(Data section):
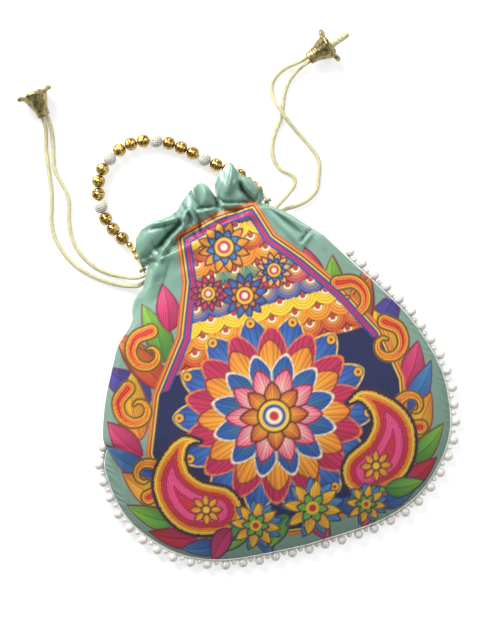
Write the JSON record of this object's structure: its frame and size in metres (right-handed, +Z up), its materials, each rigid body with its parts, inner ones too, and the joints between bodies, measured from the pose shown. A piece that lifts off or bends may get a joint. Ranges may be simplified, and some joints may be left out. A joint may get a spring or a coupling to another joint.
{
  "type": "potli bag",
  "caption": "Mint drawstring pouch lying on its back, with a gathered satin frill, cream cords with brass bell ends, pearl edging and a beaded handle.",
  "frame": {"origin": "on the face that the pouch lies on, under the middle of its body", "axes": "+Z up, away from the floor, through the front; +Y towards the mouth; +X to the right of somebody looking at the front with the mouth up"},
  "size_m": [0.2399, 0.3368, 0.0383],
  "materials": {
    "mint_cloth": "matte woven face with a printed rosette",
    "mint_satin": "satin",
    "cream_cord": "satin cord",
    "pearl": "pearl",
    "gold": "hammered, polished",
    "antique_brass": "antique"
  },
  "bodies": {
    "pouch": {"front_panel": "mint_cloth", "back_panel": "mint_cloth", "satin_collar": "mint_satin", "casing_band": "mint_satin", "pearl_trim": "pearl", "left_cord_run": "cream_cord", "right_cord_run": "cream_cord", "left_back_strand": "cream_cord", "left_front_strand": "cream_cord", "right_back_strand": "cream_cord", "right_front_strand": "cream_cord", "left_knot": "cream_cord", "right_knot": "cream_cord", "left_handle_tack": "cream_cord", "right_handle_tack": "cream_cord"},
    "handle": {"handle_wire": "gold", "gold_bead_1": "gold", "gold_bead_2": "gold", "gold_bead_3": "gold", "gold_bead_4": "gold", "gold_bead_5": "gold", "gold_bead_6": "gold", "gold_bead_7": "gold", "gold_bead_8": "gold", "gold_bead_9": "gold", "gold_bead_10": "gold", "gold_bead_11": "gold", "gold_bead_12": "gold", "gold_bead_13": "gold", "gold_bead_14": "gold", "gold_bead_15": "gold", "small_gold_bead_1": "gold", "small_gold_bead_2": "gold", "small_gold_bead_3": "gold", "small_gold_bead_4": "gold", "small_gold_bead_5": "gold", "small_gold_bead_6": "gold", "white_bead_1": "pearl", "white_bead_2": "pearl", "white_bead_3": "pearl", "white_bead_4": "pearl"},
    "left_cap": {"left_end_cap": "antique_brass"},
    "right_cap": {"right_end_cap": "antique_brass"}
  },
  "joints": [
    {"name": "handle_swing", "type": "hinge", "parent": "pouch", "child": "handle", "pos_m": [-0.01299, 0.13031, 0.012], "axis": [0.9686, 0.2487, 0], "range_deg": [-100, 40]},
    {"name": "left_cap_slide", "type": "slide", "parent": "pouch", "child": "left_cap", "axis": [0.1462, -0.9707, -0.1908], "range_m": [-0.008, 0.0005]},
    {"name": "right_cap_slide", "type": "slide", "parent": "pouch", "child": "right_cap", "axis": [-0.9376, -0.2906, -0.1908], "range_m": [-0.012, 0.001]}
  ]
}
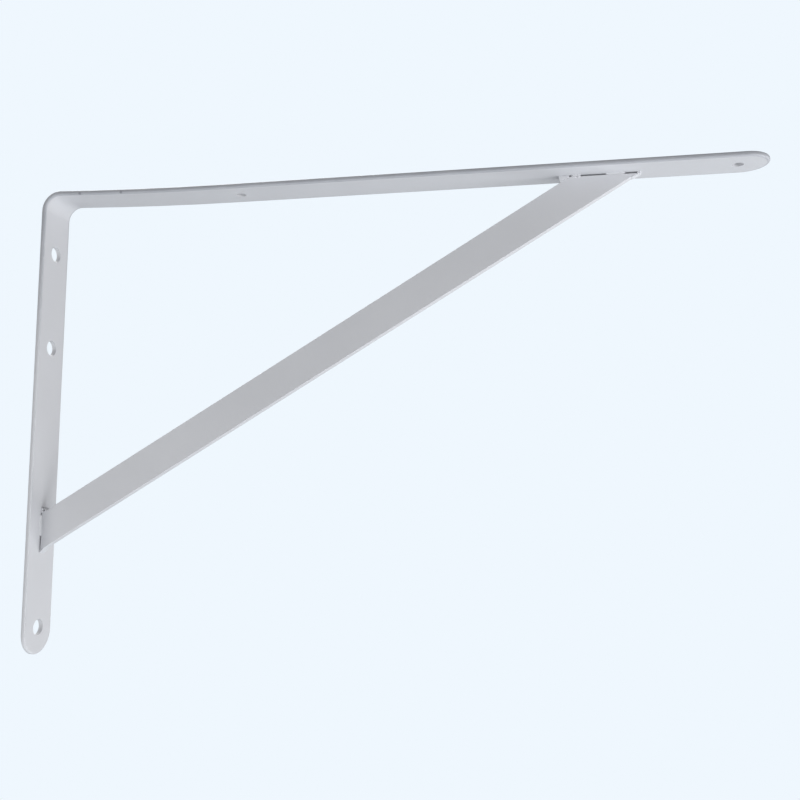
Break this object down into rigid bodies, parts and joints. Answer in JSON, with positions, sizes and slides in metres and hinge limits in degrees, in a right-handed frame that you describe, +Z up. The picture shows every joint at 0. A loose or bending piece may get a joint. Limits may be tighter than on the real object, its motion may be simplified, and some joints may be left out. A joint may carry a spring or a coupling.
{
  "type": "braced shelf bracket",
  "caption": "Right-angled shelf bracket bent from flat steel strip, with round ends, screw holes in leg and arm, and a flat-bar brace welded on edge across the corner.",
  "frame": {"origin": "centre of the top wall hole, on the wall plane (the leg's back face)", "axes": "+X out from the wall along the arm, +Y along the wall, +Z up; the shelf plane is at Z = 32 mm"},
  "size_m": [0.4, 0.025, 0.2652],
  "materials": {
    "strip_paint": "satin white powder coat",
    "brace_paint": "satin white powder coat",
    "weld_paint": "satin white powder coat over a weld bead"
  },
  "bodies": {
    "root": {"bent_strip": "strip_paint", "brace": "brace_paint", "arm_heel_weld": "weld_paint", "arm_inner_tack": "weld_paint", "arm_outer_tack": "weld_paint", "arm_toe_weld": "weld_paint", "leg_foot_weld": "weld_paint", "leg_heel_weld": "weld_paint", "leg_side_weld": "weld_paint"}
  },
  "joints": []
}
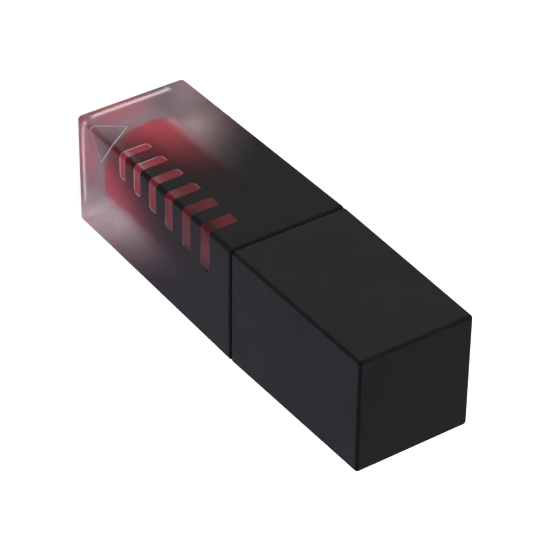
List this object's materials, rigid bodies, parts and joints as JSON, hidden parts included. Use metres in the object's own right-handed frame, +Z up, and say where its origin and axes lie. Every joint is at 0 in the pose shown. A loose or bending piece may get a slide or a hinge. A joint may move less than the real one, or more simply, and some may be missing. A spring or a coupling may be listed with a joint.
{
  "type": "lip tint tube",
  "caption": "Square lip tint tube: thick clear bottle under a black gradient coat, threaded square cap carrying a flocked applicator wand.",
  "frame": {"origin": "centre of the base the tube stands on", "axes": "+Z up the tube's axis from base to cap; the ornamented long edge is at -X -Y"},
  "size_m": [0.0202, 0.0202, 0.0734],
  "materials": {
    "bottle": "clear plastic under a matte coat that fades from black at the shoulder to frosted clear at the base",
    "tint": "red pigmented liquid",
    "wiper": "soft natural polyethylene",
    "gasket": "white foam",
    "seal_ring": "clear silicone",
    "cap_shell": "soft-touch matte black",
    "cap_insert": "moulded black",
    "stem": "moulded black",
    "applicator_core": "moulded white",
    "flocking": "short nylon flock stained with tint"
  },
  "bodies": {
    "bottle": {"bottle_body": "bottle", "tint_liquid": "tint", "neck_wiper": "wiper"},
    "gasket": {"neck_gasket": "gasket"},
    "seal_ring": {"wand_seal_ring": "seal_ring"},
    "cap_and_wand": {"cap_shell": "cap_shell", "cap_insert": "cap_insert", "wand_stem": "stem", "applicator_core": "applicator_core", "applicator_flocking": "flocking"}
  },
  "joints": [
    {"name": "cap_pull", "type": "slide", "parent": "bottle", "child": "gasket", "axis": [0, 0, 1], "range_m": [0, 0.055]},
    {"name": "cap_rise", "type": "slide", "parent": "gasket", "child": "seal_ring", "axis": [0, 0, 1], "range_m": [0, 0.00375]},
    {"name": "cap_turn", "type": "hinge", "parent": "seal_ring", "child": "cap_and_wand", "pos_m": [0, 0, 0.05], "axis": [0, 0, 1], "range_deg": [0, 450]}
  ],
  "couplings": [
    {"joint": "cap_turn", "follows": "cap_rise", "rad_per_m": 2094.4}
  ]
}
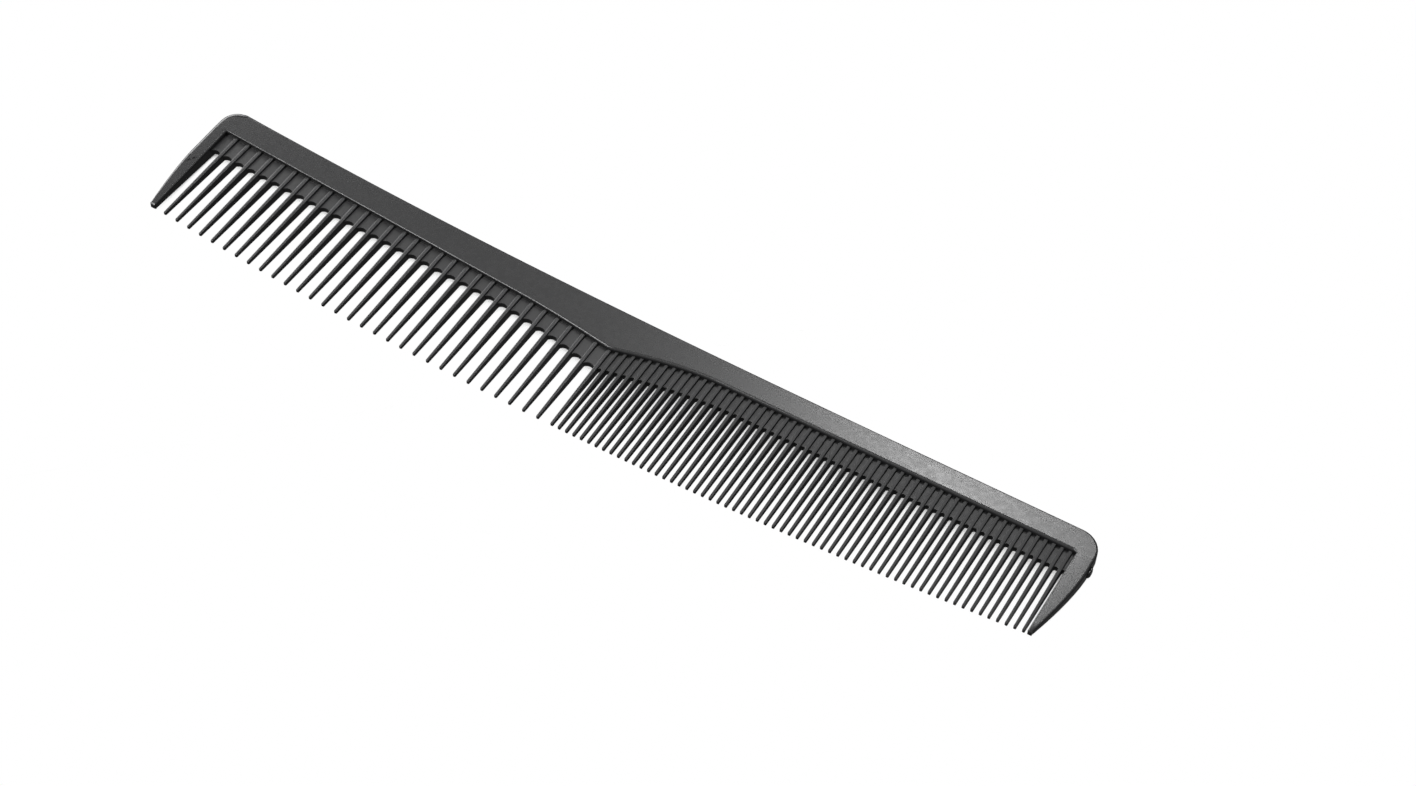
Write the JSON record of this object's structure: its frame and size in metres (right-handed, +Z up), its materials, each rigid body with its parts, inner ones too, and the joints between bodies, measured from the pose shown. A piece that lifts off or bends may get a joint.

(Required work):
Copy all data exactly, start to finish.

(Exercise output):
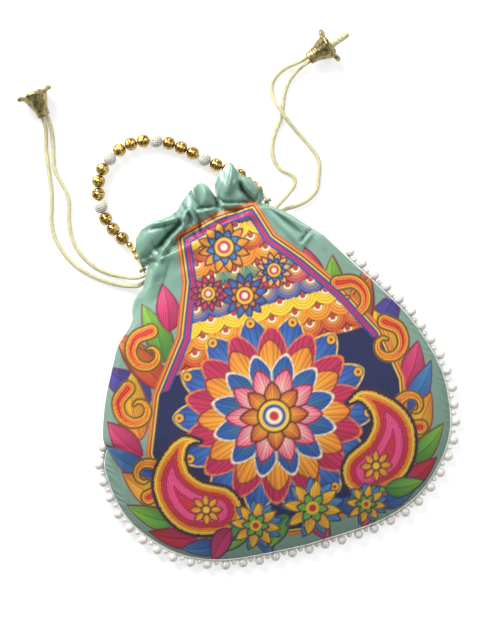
Write the JSON record of this object's structure: its frame and size in metres (right-handed, +Z up), its materials, each rigid body with its parts, inner ones too, and the joints between bodies, measured from the pose shown. A piece that lifts off or bends may get a joint. Ranges may be simplified, and some joints may be left out. A joint may get a spring or a coupling to another joint.
{
  "type": "potli bag",
  "caption": "Mint drawstring pouch lying on its back, with a gathered satin frill, cream cords with brass bell ends, pearl edging and a beaded handle.",
  "frame": {"origin": "on the face that the pouch lies on, under the middle of its body", "axes": "+Z up, away from the floor, through the front; +Y towards the mouth; +X to the right of somebody looking at the front with the mouth up"},
  "size_m": [0.2399, 0.3368, 0.0383],
  "materials": {
    "mint_cloth": "matte woven face with a printed rosette",
    "mint_satin": "satin",
    "cream_cord": "satin cord",
    "pearl": "pearl",
    "gold": "hammered, polished",
    "antique_brass": "antique"
  },
  "bodies": {
    "pouch": {"front_panel": "mint_cloth", "back_panel": "mint_cloth", "satin_collar": "mint_satin", "casing_band": "mint_satin", "pearl_trim": "pearl", "left_cord_run": "cream_cord", "right_cord_run": "cream_cord", "left_back_strand": "cream_cord", "left_front_strand": "cream_cord", "right_back_strand": "cream_cord", "right_front_strand": "cream_cord", "left_knot": "cream_cord", "right_knot": "cream_cord", "left_handle_tack": "cream_cord", "right_handle_tack": "cream_cord"},
    "handle": {"handle_wire": "gold", "gold_bead_1": "gold", "gold_bead_2": "gold", "gold_bead_3": "gold", "gold_bead_4": "gold", "gold_bead_5": "gold", "gold_bead_6": "gold", "gold_bead_7": "gold", "gold_bead_8": "gold", "gold_bead_9": "gold", "gold_bead_10": "gold", "gold_bead_11": "gold", "gold_bead_12": "gold", "gold_bead_13": "gold", "gold_bead_14": "gold", "gold_bead_15": "gold", "small_gold_bead_1": "gold", "small_gold_bead_2": "gold", "small_gold_bead_3": "gold", "small_gold_bead_4": "gold", "small_gold_bead_5": "gold", "small_gold_bead_6": "gold", "white_bead_1": "pearl", "white_bead_2": "pearl", "white_bead_3": "pearl", "white_bead_4": "pearl"},
    "left_cap": {"left_end_cap": "antique_brass"},
    "right_cap": {"right_end_cap": "antique_brass"}
  },
  "joints": [
    {"name": "handle_swing", "type": "hinge", "parent": "pouch", "child": "handle", "pos_m": [-0.01299, 0.13031, 0.012], "axis": [0.9686, 0.2487, 0], "range_deg": [-100, 40]},
    {"name": "left_cap_slide", "type": "slide", "parent": "pouch", "child": "left_cap", "axis": [0.1462, -0.9707, -0.1908], "range_m": [-0.008, 0.0005]},
    {"name": "right_cap_slide", "type": "slide", "parent": "pouch", "child": "right_cap", "axis": [-0.9376, -0.2906, -0.1908], "range_m": [-0.012, 0.001]}
  ]
}
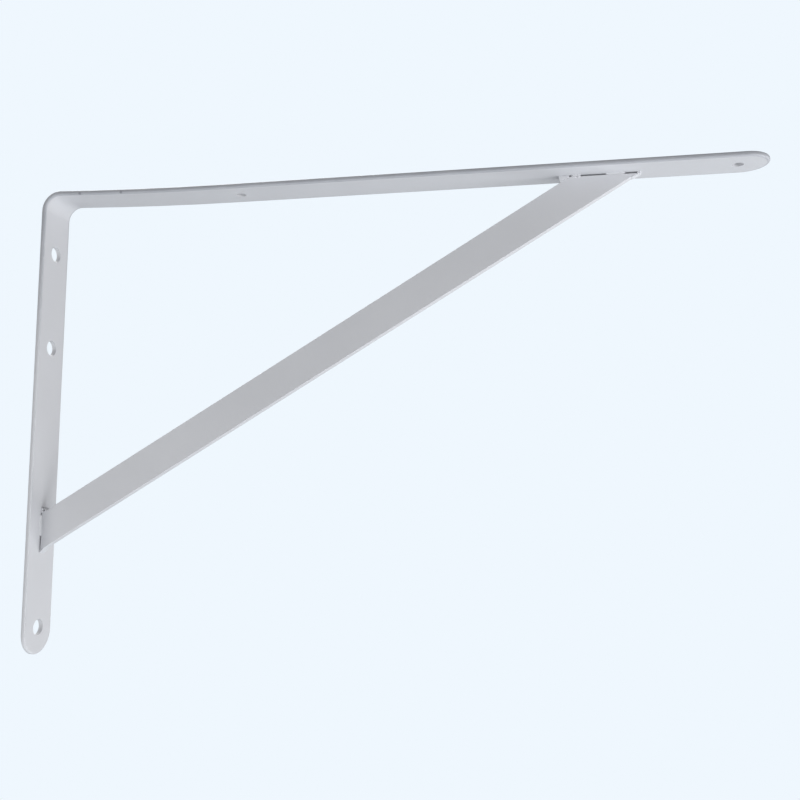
Break this object down into rigid bodies, parts and joints. Answer in JSON, with positions, sizes and slides in metres and hinge limits in degrees, in a right-handed frame that you describe, +Z up. The picture shows every joint at 0. A loose or bending piece may get a joint. Limits may be tighter than on the real object, its motion may be simplified, and some joints may be left out. A joint may carry a spring or a coupling.
{
  "type": "braced shelf bracket",
  "caption": "Right-angled shelf bracket bent from flat steel strip, with round ends, screw holes in leg and arm, and a flat-bar brace welded on edge across the corner.",
  "frame": {"origin": "centre of the top wall hole, on the wall plane (the leg's back face)", "axes": "+X out from the wall along the arm, +Y along the wall, +Z up; the shelf plane is at Z = 32 mm"},
  "size_m": [0.4, 0.025, 0.2652],
  "materials": {
    "strip_paint": "satin white powder coat",
    "brace_paint": "satin white powder coat",
    "weld_paint": "satin white powder coat over a weld bead"
  },
  "bodies": {
    "root": {"bent_strip": "strip_paint", "brace": "brace_paint", "arm_heel_weld": "weld_paint", "arm_inner_tack": "weld_paint", "arm_outer_tack": "weld_paint", "arm_toe_weld": "weld_paint", "leg_foot_weld": "weld_paint", "leg_heel_weld": "weld_paint", "leg_side_weld": "weld_paint"}
  },
  "joints": []
}
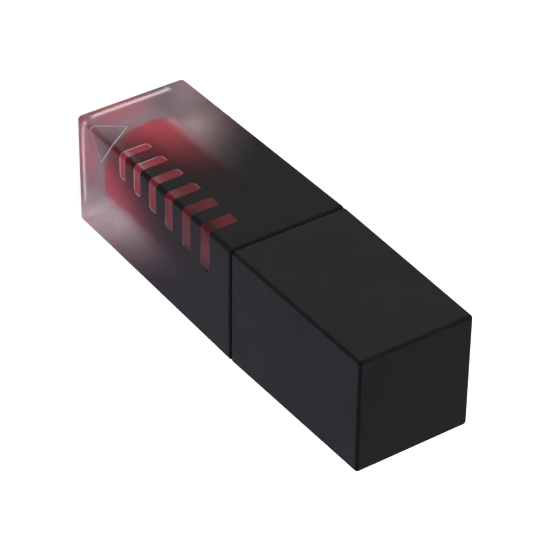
List this object's materials, rigid bodies, parts and joints as JSON, hidden parts included. Use metres in the object's own right-handed frame, +Z up, and say where its origin and axes lie. Every joint is at 0 in the pose shown. A loose or bending piece may get a slide or a hinge. A joint may move less than the real one, or more simply, and some may be missing. A spring or a coupling may be listed with a joint.
{
  "type": "lip tint tube",
  "caption": "Square lip tint tube: thick clear bottle under a black gradient coat, threaded square cap carrying a flocked applicator wand.",
  "frame": {"origin": "centre of the base the tube stands on", "axes": "+Z up the tube's axis from base to cap; the ornamented long edge is at -X -Y"},
  "size_m": [0.0202, 0.0202, 0.0734],
  "materials": {
    "bottle": "clear plastic under a matte coat that fades from black at the shoulder to frosted clear at the base",
    "tint": "red pigmented liquid",
    "wiper": "soft natural polyethylene",
    "gasket": "white foam",
    "seal_ring": "clear silicone",
    "cap_shell": "soft-touch matte black",
    "cap_insert": "moulded black",
    "stem": "moulded black",
    "applicator_core": "moulded white",
    "flocking": "short nylon flock stained with tint"
  },
  "bodies": {
    "bottle": {"bottle_body": "bottle", "tint_liquid": "tint", "neck_wiper": "wiper"},
    "gasket": {"neck_gasket": "gasket"},
    "seal_ring": {"wand_seal_ring": "seal_ring"},
    "cap_and_wand": {"cap_shell": "cap_shell", "cap_insert": "cap_insert", "wand_stem": "stem", "applicator_core": "applicator_core", "applicator_flocking": "flocking"}
  },
  "joints": [
    {"name": "cap_pull", "type": "slide", "parent": "bottle", "child": "gasket", "axis": [0, 0, 1], "range_m": [0, 0.055]},
    {"name": "cap_rise", "type": "slide", "parent": "gasket", "child": "seal_ring", "axis": [0, 0, 1], "range_m": [0, 0.00375]},
    {"name": "cap_turn", "type": "hinge", "parent": "seal_ring", "child": "cap_and_wand", "pos_m": [0, 0, 0.05], "axis": [0, 0, 1], "range_deg": [0, 450]}
  ],
  "couplings": [
    {"joint": "cap_turn", "follows": "cap_rise", "rad_per_m": 2094.4}
  ]
}
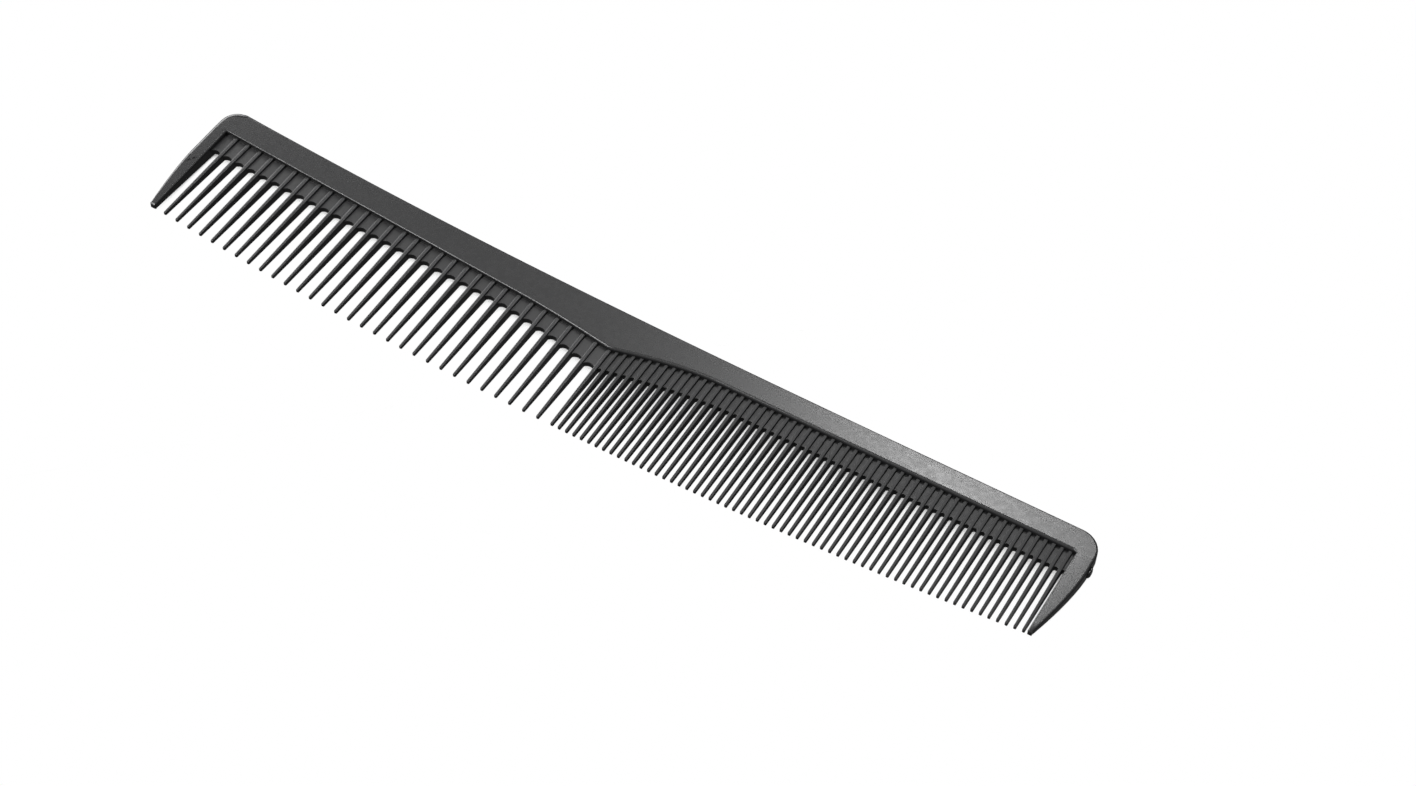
Write the JSON record of this object's structure: its frame and size in metres (right-handed, +Z up), its materials, each rigid body with its parts, inner ones too, and the joints between bodies, measured from the pose shown. A piece that lifts off or bends may get a joint.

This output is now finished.